Neither patient age, gender, ultrafiltration volume nor the number of treatments per patient was associated with coagulation risk in our study population. Caruana et al. [4] reported a significant higher haematocrit in patients clotting their dialyzer but concluded to a low predictive value of this parameter seen the amount of overlap of haematocrit in their cohort. These authors did not observe a significant relationship between clotting events and blood flow. We lack information on patient’s biological parameters such as haemoglobin, haematocrit, coagulation studies, antithrombin III, fibrinogen and plasma lipids, all affecting rheology of the blood flow in the extracorporeal circuit and thus being potential contributing factors in provoking circuit thrombosis.
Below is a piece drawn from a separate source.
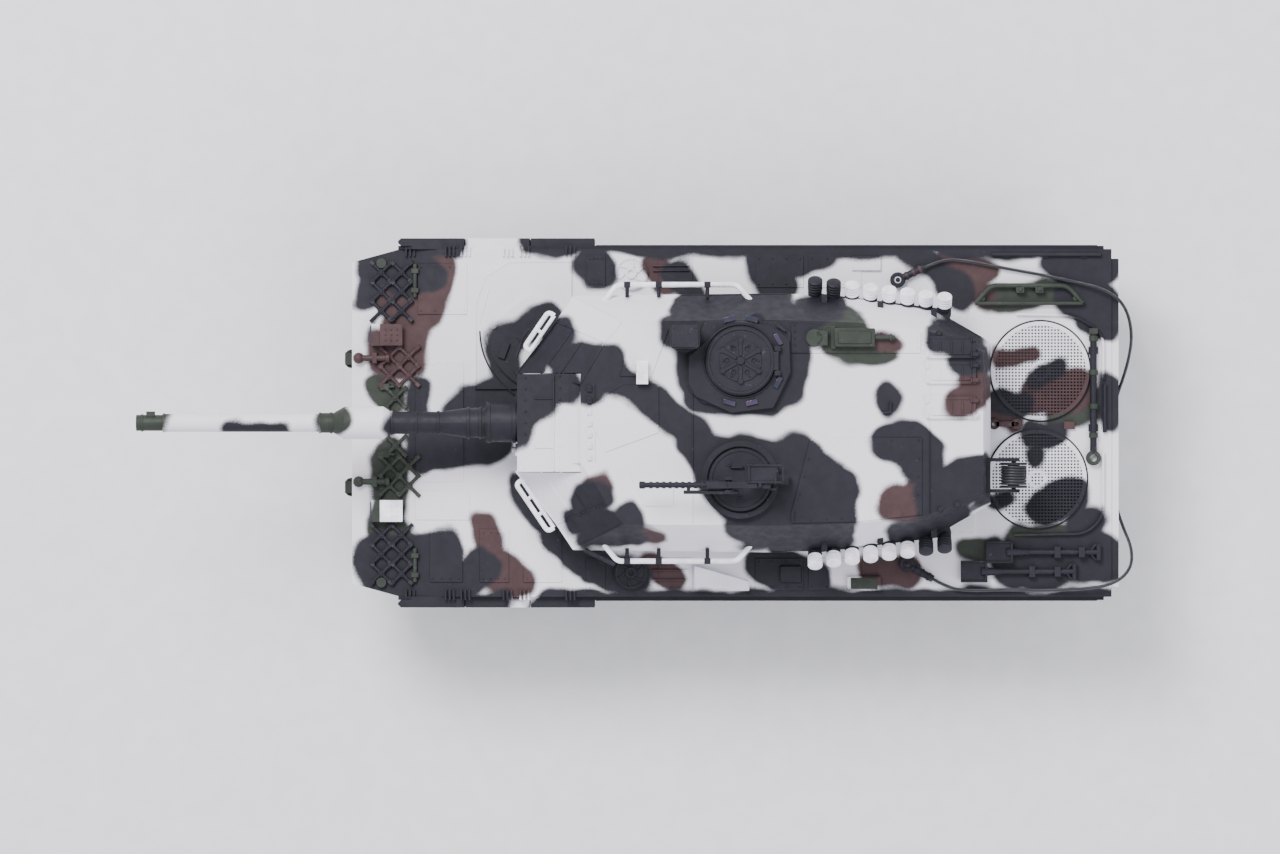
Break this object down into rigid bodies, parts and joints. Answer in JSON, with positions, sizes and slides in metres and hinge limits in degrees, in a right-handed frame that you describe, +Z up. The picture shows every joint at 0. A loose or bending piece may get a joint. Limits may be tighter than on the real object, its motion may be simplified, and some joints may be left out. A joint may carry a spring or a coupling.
{
  "type": "radio controlled tank",
  "caption": "Radio-controlled battle tank with a turning turret, elevating gun, spinning road wheels, opening hatches and a stowed tow cable, in winter camouflage.",
  "frame": {"origin": "middle of the footprint of the whole model, gun included, at the level that the tracks stand on", "axes": "+X forward along the gun, +Y to the tank's left, +Z up"},
  "size_m": [0.4113, 0.153, 0.1271],
  "materials": {
    "camo": "airbrushed winter camouflage, matt",
    "dark_camo": "airbrushed dark blue-black, matt",
    "rubber": "matt moulded rubber",
    "tyre": "matt rubber tyre",
    "steel": "worn steel",
    "brass": "bright brass gear",
    "motor": "zinc plated can",
    "battery_wrap": "shrink wrap",
    "board": "solder mask",
    "black_plastic": "moulded black",
    "olive": "airbrushed dark green, matt",
    "cable_steel": "dark twisted wire"
  },
  "bodies": {
    "hull": {"lower_hull": "camo", "battery_door": "black_plastic", "battery_pack": "battery_wrap", "control_board": "board", "upper_hull": "camo", "fan_grilles": "camo", "side_skirts": "camo", "skirt_blocks": "camo", "swing_arms": "dark_camo", "drive_units": "motor", "traverse_motor": "motor", "deck_tools": "dark_camo", "fuel_caps": "camo", "tow_hooks": "olive", "headlamps": "camo", "rear_plate": "camo", "tow_cable": "cable_steel", "cable_eyes": "olive", "cable_clips": "dark_camo", "track_left": "rubber", "track_right": "rubber"},
    "turret": {"turret_shell": "camo", "cheek_armour": "camo", "turret_ring": "black_plastic", "hatch_rings": "camo", "roof_fittings": "camo", "turret_rails": "camo", "smoke_launchers": "dark_camo", "reel_bracket": "camo"},
    "gun": {"mantlet": "camo", "gun_barrel": "camo"},
    "commander_hatch": {"commander_hatch": "dark_camo"},
    "loader_hatch": {"loader_hatch": "dark_camo"},
    "driver_hatch": {"driver_hatch": "camo"},
    "panoramic_sight": {"panoramic_sight": "dark_camo"},
    "mg_mount": {"mg_mount": "dark_camo"},
    "machine_gun": {"machine_gun": "dark_camo"},
    "cable_reel": {"cable_reel": "dark_camo"},
    "power_switch": {"power_switch": "black_plastic"},
    "traverse_pinion": {"traverse_pinion": "brass"},
    "sprocket_left": {"sprocket_left": "dark_camo"},
    "motor_pinion_left": {"motor_pinion_left": "brass"},
    "idler_left": {"idler_left": "dark_camo"},
    "road_wheel_left_1": {"road_wheel_left_1": "tyre"},
    "road_wheel_left_2": {"road_wheel_left_2": "tyre"},
    "road_wheel_left_3": {"road_wheel_left_3": "tyre"},
    "road_wheel_left_4": {"road_wheel_left_4": "tyre"},
    "road_wheel_left_5": {"road_wheel_left_5": "tyre"},
    "road_wheel_left_6": {"road_wheel_left_6": "tyre"},
    "road_wheel_left_7": {"road_wheel_left_7": "tyre"},
    "sprocket_right": {"sprocket_right": "dark_camo"},
    "motor_pinion_right": {"motor_pinion_right": "brass"},
    "idler_right": {"idler_right": "dark_camo"},
    "road_wheel_right_1": {"road_wheel_right_1": "tyre"},
    "road_wheel_right_2": {"road_wheel_right_2": "tyre"},
    "road_wheel_right_3": {"road_wheel_right_3": "tyre"},
    "road_wheel_right_4": {"road_wheel_right_4": "tyre"},
    "road_wheel_right_5": {"road_wheel_right_5": "tyre"},
    "road_wheel_right_6": {"road_wheel_right_6": "tyre"},
    "road_wheel_right_7": {"road_wheel_right_7": "tyre"}
  },
  "joints": [
    {"name": "sprocket_left_spin", "type": "hinge", "parent": "hull", "child": "sprocket_left", "pos_m": [-0.1755, 0.0575, 0.036], "axis": [0, 1, 0], "continuous": true},
    {"name": "motor_pinion_left_spin", "type": "hinge", "parent": "hull", "child": "motor_pinion_left", "pos_m": [-0.15938, 0.035, 0.036], "axis": [0, 1, 0], "continuous": true},
    {"name": "idler_left_spin", "type": "hinge", "parent": "hull", "child": "idler_left", "pos_m": [0.0895, 0.0575, 0.035], "axis": [0, 1, 0], "continuous": true},
    {"name": "road_wheel_left_1_spin", "type": "hinge", "parent": "hull", "child": "road_wheel_left_1", "pos_m": [0.06, 0.0575, 0.0185], "axis": [0, 1, 0], "continuous": true},
    {"name": "road_wheel_left_2_spin", "type": "hinge", "parent": "hull", "child": "road_wheel_left_2", "pos_m": [0.0257, 0.0575, 0.0185], "axis": [0, 1, 0], "continuous": true},
    {"name": "road_wheel_left_3_spin", "type": "hinge", "parent": "hull", "child": "road_wheel_left_3", "pos_m": [-0.0086, 0.0575, 0.0185], "axis": [0, 1, 0], "continuous": true},
    {"name": "road_wheel_left_4_spin", "type": "hinge", "parent": "hull", "child": "road_wheel_left_4", "pos_m": [-0.0429, 0.0575, 0.0185], "axis": [0, 1, 0], "continuous": true},
    {"name": "road_wheel_left_5_spin", "type": "hinge", "parent": "hull", "child": "road_wheel_left_5", "pos_m": [-0.0772, 0.0575, 0.0185], "axis": [0, 1, 0], "continuous": true},
    {"name": "road_wheel_left_6_spin", "type": "hinge", "parent": "hull", "child": "road_wheel_left_6", "pos_m": [-0.1115, 0.0575, 0.0185], "axis": [0, 1, 0], "continuous": true},
    {"name": "road_wheel_left_7_spin", "type": "hinge", "parent": "hull", "child": "road_wheel_left_7", "pos_m": [-0.1458, 0.0575, 0.0185], "axis": [0, 1, 0], "continuous": true},
    {"name": "sprocket_right_spin", "type": "hinge", "parent": "hull", "child": "sprocket_right", "pos_m": [-0.1755, -0.0575, 0.036], "axis": [0, 1, 0], "continuous": true},
    {"name": "motor_pinion_right_spin", "type": "hinge", "parent": "hull", "child": "motor_pinion_right", "pos_m": [-0.15938, -0.035, 0.036], "axis": [0, 1, 0], "continuous": true},
    {"name": "idler_right_spin", "type": "hinge", "parent": "hull", "child": "idler_right", "pos_m": [0.0895, -0.0575, 0.035], "axis": [0, 1, 0], "continuous": true},
    {"name": "road_wheel_right_1_spin", "type": "hinge", "parent": "hull", "child": "road_wheel_right_1", "pos_m": [0.06, -0.0575, 0.0185], "axis": [0, 1, 0], "continuous": true},
    {"name": "road_wheel_right_2_spin", "type": "hinge", "parent": "hull", "child": "road_wheel_right_2", "pos_m": [0.0257, -0.0575, 0.0185], "axis": [0, 1, 0], "continuous": true},
    {"name": "road_wheel_right_3_spin", "type": "hinge", "parent": "hull", "child": "road_wheel_right_3", "pos_m": [-0.0086, -0.0575, 0.0185], "axis": [0, 1, 0], "continuous": true},
    {"name": "road_wheel_right_4_spin", "type": "hinge", "parent": "hull", "child": "road_wheel_right_4", "pos_m": [-0.0429, -0.0575, 0.0185], "axis": [0, 1, 0], "continuous": true},
    {"name": "road_wheel_right_5_spin", "type": "hinge", "parent": "hull", "child": "road_wheel_right_5", "pos_m": [-0.0772, -0.0575, 0.0185], "axis": [0, 1, 0], "continuous": true},
    {"name": "road_wheel_right_6_spin", "type": "hinge", "parent": "hull", "child": "road_wheel_right_6", "pos_m": [-0.1115, -0.0575, 0.0185], "axis": [0, 1, 0], "continuous": true},
    {"name": "road_wheel_right_7_spin", "type": "hinge", "parent": "hull", "child": "road_wheel_right_7", "pos_m": [-0.1458, -0.0575, 0.0185], "axis": [0, 1, 0], "continuous": true},
    {"name": "turret_traverse", "type": "hinge", "parent": "hull", "child": "turret", "pos_m": [-0.0383, 0, 0.072], "axis": [0, 0, 1], "range_deg": [-160, 160]},
    {"name": "traverse_pinion_spin", "type": "hinge", "parent": "hull", "child": "traverse_pinion", "pos_m": [-0.01442, 0, 0.066], "axis": [0, 0, 1], "range_deg": [-800, 800]},
    {"name": "gun_elevation", "type": "hinge", "parent": "turret", "child": "gun", "pos_m": [0.02, 0, 0.095], "axis": [0, -1, 0], "range_deg": [-5, 20]},
    {"name": "commander_hatch_hinge", "type": "hinge", "parent": "turret", "child": "commander_hatch", "pos_m": [-0.0604, -0.0253, 0.1146], "axis": [0, -1, 0], "range_deg": [0, 90]},
    {"name": "loader_hatch_swing", "type": "hinge", "parent": "turret", "child": "loader_hatch", "pos_m": [-0.0629, 0.0232, 0.113], "axis": [0, 0, -1], "range_deg": [0, 75]},
    {"name": "driver_hatch_swing", "type": "hinge", "parent": "hull", "child": "driver_hatch", "pos_m": [0.0565, -0.041, 0.071], "axis": [0, 0, 1], "range_deg": [0, 70]},
    {"name": "sight_traverse", "type": "hinge", "parent": "turret", "child": "panoramic_sight", "pos_m": [-0.0226, -0.0352, 0.114], "axis": [0, 0, 1], "continuous": true},
    {"name": "mg_traverse", "type": "hinge", "parent": "turret", "child": "mg_mount", "pos_m": [-0.0453, 0.0232, 0.113], "axis": [0, 0, 1], "range_deg": [-90, 90]},
    {"name": "mg_elevation", "type": "hinge", "parent": "mg_mount", "child": "machine_gun", "pos_m": [-0.0403, 0.0253, 0.124], "axis": [0, -1, 0], "range_deg": [-8, 15]},
    {"name": "cable_reel_spin", "type": "hinge", "parent": "turret", "child": "cable_reel", "pos_m": [-0.1577, 0.0215, 0.095], "axis": [0, 1, 0], "continuous": true},
    {"name": "power_switch_slide", "type": "slide", "parent": "hull", "child": "power_switch", "axis": [1, 0, 0], "range_m": [0, 0.004]}
  ],
  "couplings": [
    {"joint": "motor_pinion_left_spin", "follows": "sprocket_left_spin", "ratio": -3},
    {"joint": "idler_left_spin", "follows": "sprocket_left_spin", "ratio": 1.1008},
    {"joint": "road_wheel_left_1_spin", "follows": "sprocket_left_spin", "ratio": 0.94667},
    {"joint": "road_wheel_left_2_spin", "follows": "sprocket_left_spin", "ratio": 0.94667},
    {"joint": "road_wheel_left_3_spin", "follows": "sprocket_left_spin", "ratio": 0.94667},
    {"joint": "road_wheel_left_4_spin", "follows": "sprocket_left_spin", "ratio": 0.94667},
    {"joint": "road_wheel_left_5_spin", "follows": "sprocket_left_spin", "ratio": 0.94667},
    {"joint": "road_wheel_left_6_spin", "follows": "sprocket_left_spin", "ratio": 0.94667},
    {"joint": "road_wheel_left_7_spin", "follows": "sprocket_left_spin", "ratio": 0.94667},
    {"joint": "motor_pinion_right_spin", "follows": "sprocket_right_spin", "ratio": -3},
    {"joint": "idler_right_spin", "follows": "sprocket_right_spin", "ratio": 1.1008},
    {"joint": "road_wheel_right_1_spin", "follows": "sprocket_right_spin", "ratio": 0.94667},
    {"joint": "road_wheel_right_2_spin", "follows": "sprocket_right_spin", "ratio": 0.94667},
    {"joint": "road_wheel_right_3_spin", "follows": "sprocket_right_spin", "ratio": 0.94667},
    {"joint": "road_wheel_right_4_spin", "follows": "sprocket_right_spin", "ratio": 0.94667},
    {"joint": "road_wheel_right_5_spin", "follows": "sprocket_right_spin", "ratio": 0.94667},
    {"joint": "road_wheel_right_6_spin", "follows": "sprocket_right_spin", "ratio": 0.94667},
    {"joint": "road_wheel_right_7_spin", "follows": "sprocket_right_spin", "ratio": 0.94667},
    {"joint": "traverse_pinion_spin", "follows": "turret_traverse", "ratio": 5}
  ]
}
Other weaknesses of our study are the retrospective design, the absence of a (historical) control group and the selection of treatments based on individual clinical assessment rather than predefined bleeding-risk criteria. Additional limitations are variable contributions of individual patients to the overall number of dialysis sessions and the use of different types of vascular access. Besides, we did not assess dialysis efficacy in terms of clearances. Our study did not include a cost analysis of the presented technique, taking in mind higher costs for the heparin-grafted dialyzer membrane and dialysate compared to regular ones, neither an objective parameter of nursing workload or ease-of-use of this technique. Our model consists of a routine haemodialysis set-up with classical nursing supervision, without electrolyte monitoring requirements. Notwithstanding the important drawbacks of our study, we consider our data regarding a new strategy avoiding all systemic anticoagulation for intermittent haemodialysis of interest to nephrologists and other specialists in the care of patients with acute renal injury.

Conclusions

The combination of the heparin-grafted AN69ST dialyzer with a 0.8 mmol/L citrate-enriched dialysate allowed successful haemodialysis without systemic anticoagulation for treatment times of ≥ 4 hours in 81% of patients in our study population. Despite the absence of systemic anticoagulation, only 15% of dialysis sessions were prematurely discontinued due to circuit clotting with a median reduction in treatment time of 55 minutes in sessions that had to be discontinued. Circuit coagulation made blood retransfusion impossible in only 4% of dialysis sessions. We conclude that the presented strategy favourably compares as to clotting complications with published outcomes of anticoagulation-free intermittent haemodialysis strategies using saline flushes, heparin-coated dialyzer in combination with regular dialysate or RCA with calcium supplemented dialysate. However, published data showed that RCA with a calcium-free dialysate was associated with a lower incidence of circuit coagulation than observed in our cohort, a benefit that has to be put in balance with the higher need for monitoring and nursing care of this technique. Despite the limitations of our study, we believe our data provide evidence to support future prospective controlled research on the efficacy and cost-effectiveness of the combination of a heparin-coated dialyzer with a citrate-enriched dialysate as an alternative for saline flushes and RCA in patients with increased bleeding risk. Prospective and controlled trials should also investigate whether the use of higher concentration of citric acid in the dialysate (up to 1 mmol/L instead of 0.8 mmol/L) can further increase the local anticoagulant effect at the dialyzer membrane and eventually increase the success rate of this simple and convenient protocol.